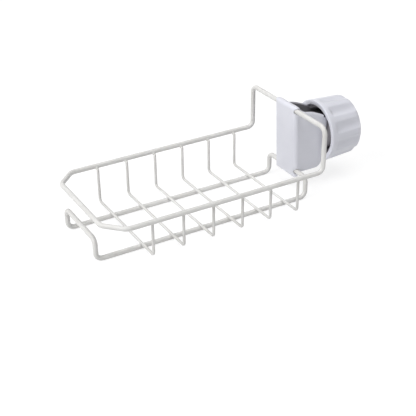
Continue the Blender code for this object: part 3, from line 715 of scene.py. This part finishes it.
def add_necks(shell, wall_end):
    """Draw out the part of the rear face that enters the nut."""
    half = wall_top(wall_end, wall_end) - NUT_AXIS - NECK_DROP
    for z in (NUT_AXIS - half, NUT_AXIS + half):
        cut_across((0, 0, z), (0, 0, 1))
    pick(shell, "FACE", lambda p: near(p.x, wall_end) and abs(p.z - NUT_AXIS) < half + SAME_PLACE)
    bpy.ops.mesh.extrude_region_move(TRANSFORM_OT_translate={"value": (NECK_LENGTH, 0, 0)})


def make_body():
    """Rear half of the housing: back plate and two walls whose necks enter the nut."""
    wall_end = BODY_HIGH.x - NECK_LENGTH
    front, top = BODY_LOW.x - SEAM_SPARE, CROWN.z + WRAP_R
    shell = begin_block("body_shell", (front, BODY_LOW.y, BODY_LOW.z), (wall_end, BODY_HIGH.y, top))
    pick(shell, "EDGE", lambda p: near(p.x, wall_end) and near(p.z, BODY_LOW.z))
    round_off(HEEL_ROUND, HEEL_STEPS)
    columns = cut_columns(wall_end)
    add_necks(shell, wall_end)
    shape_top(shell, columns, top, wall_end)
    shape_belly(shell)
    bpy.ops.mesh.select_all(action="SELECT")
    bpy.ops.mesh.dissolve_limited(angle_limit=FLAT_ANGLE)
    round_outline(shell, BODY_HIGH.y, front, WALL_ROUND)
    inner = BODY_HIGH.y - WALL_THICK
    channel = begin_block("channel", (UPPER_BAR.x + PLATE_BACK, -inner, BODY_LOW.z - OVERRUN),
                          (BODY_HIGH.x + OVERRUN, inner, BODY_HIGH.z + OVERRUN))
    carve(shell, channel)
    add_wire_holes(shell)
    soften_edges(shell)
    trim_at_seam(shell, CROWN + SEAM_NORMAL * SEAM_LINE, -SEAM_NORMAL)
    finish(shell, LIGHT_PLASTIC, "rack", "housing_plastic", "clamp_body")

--

Required task |
Every line above should be written out again exactly as it stands.

Final answer |
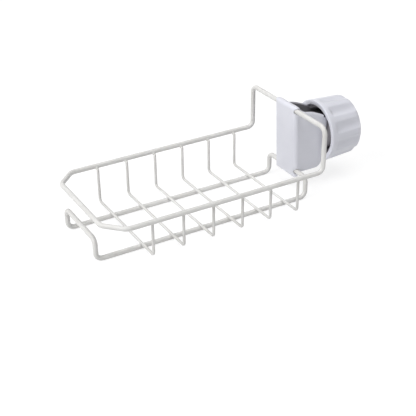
Continue the Blender code for this object: part 3, from line 715 of scene.py. This part finishes it.
def add_necks(shell, wall_end):
    """Draw out the part of the rear face that enters the nut."""
    half = wall_top(wall_end, wall_end) - NUT_AXIS - NECK_DROP
    for z in (NUT_AXIS - half, NUT_AXIS + half):
        cut_across((0, 0, z), (0, 0, 1))
    pick(shell, "FACE", lambda p: near(p.x, wall_end) and abs(p.z - NUT_AXIS) < half + SAME_PLACE)
    bpy.ops.mesh.extrude_region_move(TRANSFORM_OT_translate={"value": (NECK_LENGTH, 0, 0)})


def make_body():
    """Rear half of the housing: back plate and two walls whose necks enter the nut."""
    wall_end = BODY_HIGH.x - NECK_LENGTH
    front, top = BODY_LOW.x - SEAM_SPARE, CROWN.z + WRAP_R
    shell = begin_block("body_shell", (front, BODY_LOW.y, BODY_LOW.z), (wall_end, BODY_HIGH.y, top))
    pick(shell, "EDGE", lambda p: near(p.x, wall_end) and near(p.z, BODY_LOW.z))
    round_off(HEEL_ROUND, HEEL_STEPS)
    columns = cut_columns(wall_end)
    add_necks(shell, wall_end)
    shape_top(shell, columns, top, wall_end)
    shape_belly(shell)
    bpy.ops.mesh.select_all(action="SELECT")
    bpy.ops.mesh.dissolve_limited(angle_limit=FLAT_ANGLE)
    round_outline(shell, BODY_HIGH.y, front, WALL_ROUND)
    inner = BODY_HIGH.y - WALL_THICK
    channel = begin_block("channel", (UPPER_BAR.x + PLATE_BACK, -inner, BODY_LOW.z - OVERRUN),
                          (BODY_HIGH.x + OVERRUN, inner, BODY_HIGH.z + OVERRUN))
    carve(shell, channel)
    add_wire_holes(shell)
    soften_edges(shell)
    trim_at_seam(shell, CROWN + SEAM_NORMAL * SEAM_LINE, -SEAM_NORMAL)
    finish(shell, LIGHT_PLASTIC, "rack", "housing_plastic", "clamp_body")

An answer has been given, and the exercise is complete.